- Task prompt:
Look below for the line containing "bolt = twelve_point_head()"; from there through the line containing "obj.parent = None", both lines included, please set down each line exactly and nothing else.

- Records provided:
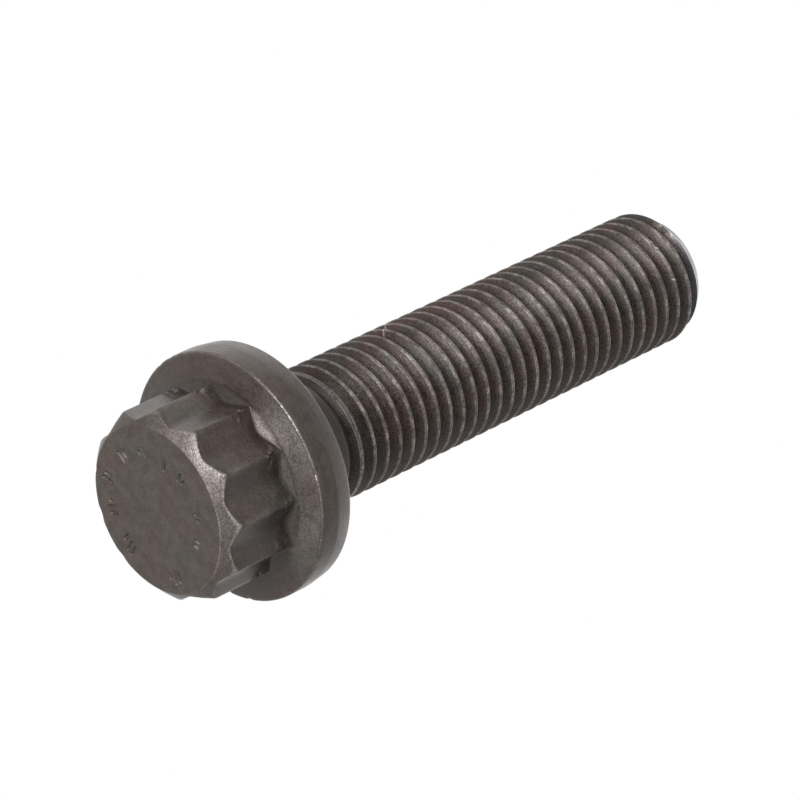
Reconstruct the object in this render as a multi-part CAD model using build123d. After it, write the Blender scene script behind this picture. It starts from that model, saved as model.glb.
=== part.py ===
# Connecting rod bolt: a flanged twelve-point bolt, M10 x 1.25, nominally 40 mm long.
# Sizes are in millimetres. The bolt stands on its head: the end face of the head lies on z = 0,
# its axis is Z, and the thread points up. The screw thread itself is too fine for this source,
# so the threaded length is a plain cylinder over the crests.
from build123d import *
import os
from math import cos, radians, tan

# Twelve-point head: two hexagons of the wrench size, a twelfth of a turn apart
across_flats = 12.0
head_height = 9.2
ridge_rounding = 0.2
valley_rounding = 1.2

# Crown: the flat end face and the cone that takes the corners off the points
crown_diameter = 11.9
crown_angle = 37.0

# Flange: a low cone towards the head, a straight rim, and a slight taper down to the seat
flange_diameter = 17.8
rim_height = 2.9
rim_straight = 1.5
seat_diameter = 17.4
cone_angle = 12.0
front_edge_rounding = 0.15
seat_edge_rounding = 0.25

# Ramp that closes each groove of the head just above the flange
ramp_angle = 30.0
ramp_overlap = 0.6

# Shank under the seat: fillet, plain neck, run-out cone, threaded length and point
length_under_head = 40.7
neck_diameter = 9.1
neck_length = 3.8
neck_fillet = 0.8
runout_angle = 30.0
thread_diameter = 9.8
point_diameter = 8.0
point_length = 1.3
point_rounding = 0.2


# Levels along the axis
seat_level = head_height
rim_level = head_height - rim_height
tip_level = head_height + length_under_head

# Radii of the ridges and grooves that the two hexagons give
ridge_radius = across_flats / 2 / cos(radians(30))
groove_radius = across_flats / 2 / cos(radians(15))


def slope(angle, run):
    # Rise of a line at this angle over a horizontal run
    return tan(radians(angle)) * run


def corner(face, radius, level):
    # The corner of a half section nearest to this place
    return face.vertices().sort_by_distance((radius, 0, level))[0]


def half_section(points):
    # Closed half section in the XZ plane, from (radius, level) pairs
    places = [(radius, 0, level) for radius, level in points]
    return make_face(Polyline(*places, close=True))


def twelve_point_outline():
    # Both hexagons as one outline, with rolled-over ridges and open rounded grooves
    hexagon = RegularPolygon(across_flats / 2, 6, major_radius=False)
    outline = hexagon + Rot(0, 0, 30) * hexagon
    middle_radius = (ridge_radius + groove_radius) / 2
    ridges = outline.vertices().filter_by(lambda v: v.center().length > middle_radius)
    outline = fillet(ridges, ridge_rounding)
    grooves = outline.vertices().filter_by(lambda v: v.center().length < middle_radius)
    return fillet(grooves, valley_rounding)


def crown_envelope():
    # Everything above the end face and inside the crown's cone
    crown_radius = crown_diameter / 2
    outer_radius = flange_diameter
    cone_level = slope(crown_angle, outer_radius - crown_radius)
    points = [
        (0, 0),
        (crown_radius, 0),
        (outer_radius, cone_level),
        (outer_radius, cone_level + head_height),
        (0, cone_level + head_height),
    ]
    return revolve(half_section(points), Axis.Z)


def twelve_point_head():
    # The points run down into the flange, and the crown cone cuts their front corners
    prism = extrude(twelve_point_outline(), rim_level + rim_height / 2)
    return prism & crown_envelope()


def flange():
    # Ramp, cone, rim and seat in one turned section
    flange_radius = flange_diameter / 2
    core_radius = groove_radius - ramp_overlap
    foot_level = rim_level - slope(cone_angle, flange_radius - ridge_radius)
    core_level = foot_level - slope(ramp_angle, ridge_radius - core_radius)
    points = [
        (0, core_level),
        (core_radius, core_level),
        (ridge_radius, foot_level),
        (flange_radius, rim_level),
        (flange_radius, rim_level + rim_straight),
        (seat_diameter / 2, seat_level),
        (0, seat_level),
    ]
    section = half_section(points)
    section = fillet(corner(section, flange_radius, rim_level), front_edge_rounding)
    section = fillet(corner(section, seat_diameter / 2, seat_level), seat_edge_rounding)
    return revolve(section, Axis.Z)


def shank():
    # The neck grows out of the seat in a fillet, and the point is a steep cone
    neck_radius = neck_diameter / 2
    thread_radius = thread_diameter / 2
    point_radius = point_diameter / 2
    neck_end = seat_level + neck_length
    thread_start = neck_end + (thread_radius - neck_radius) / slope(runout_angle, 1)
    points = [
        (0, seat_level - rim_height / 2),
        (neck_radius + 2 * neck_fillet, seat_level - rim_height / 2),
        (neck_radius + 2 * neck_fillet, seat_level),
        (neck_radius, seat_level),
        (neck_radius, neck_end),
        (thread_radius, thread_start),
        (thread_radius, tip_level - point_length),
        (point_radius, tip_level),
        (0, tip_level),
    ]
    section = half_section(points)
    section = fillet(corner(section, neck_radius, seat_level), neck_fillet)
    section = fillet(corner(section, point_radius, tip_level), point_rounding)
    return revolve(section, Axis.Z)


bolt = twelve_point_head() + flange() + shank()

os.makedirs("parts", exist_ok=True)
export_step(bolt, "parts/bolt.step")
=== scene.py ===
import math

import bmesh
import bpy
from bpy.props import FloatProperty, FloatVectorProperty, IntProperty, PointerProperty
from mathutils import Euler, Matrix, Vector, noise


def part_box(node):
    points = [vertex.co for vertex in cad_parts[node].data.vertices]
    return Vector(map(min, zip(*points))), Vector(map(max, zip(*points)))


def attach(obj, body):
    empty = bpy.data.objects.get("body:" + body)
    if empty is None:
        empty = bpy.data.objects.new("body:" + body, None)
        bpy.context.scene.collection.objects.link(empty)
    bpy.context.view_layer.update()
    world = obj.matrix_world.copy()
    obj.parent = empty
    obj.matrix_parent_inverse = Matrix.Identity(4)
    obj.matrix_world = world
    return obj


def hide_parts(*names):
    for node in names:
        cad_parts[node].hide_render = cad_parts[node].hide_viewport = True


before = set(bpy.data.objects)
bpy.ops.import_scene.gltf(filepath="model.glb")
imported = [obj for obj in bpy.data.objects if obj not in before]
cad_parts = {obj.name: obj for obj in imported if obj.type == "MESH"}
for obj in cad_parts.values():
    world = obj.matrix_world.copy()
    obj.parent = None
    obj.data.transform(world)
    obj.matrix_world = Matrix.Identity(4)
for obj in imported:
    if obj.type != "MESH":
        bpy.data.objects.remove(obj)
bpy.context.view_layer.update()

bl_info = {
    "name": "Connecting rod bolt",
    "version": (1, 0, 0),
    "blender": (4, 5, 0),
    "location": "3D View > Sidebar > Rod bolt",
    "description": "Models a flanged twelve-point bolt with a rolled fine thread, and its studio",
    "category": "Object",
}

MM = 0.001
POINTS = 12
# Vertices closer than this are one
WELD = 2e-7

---

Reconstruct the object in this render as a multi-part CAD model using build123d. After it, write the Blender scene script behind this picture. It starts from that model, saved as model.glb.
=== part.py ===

- Final result:
bolt = twelve_point_head() + flange() + shank()

os.makedirs("parts", exist_ok=True)
export_step(bolt, "parts/bolt.step")
=== scene.py ===
import math

import bmesh
import bpy
from bpy.props import FloatProperty, FloatVectorProperty, IntProperty, PointerProperty
from mathutils import Euler, Matrix, Vector, noise


def part_box(node):
    points = [vertex.co for vertex in cad_parts[node].data.vertices]
    return Vector(map(min, zip(*points))), Vector(map(max, zip(*points)))


def attach(obj, body):
    empty = bpy.data.objects.get("body:" + body)
    if empty is None:
        empty = bpy.data.objects.new("body:" + body, None)
        bpy.context.scene.collection.objects.link(empty)
    bpy.context.view_layer.update()
    world = obj.matrix_world.copy()
    obj.parent = empty
    obj.matrix_parent_inverse = Matrix.Identity(4)
    obj.matrix_world = world
    return obj


def hide_parts(*names):
    for node in names:
        cad_parts[node].hide_render = cad_parts[node].hide_viewport = True


before = set(bpy.data.objects)
bpy.ops.import_scene.gltf(filepath="model.glb")
imported = [obj for obj in bpy.data.objects if obj not in before]
cad_parts = {obj.name: obj for obj in imported if obj.type == "MESH"}
for obj in cad_parts.values():
    world = obj.matrix_world.copy()
    obj.parent = None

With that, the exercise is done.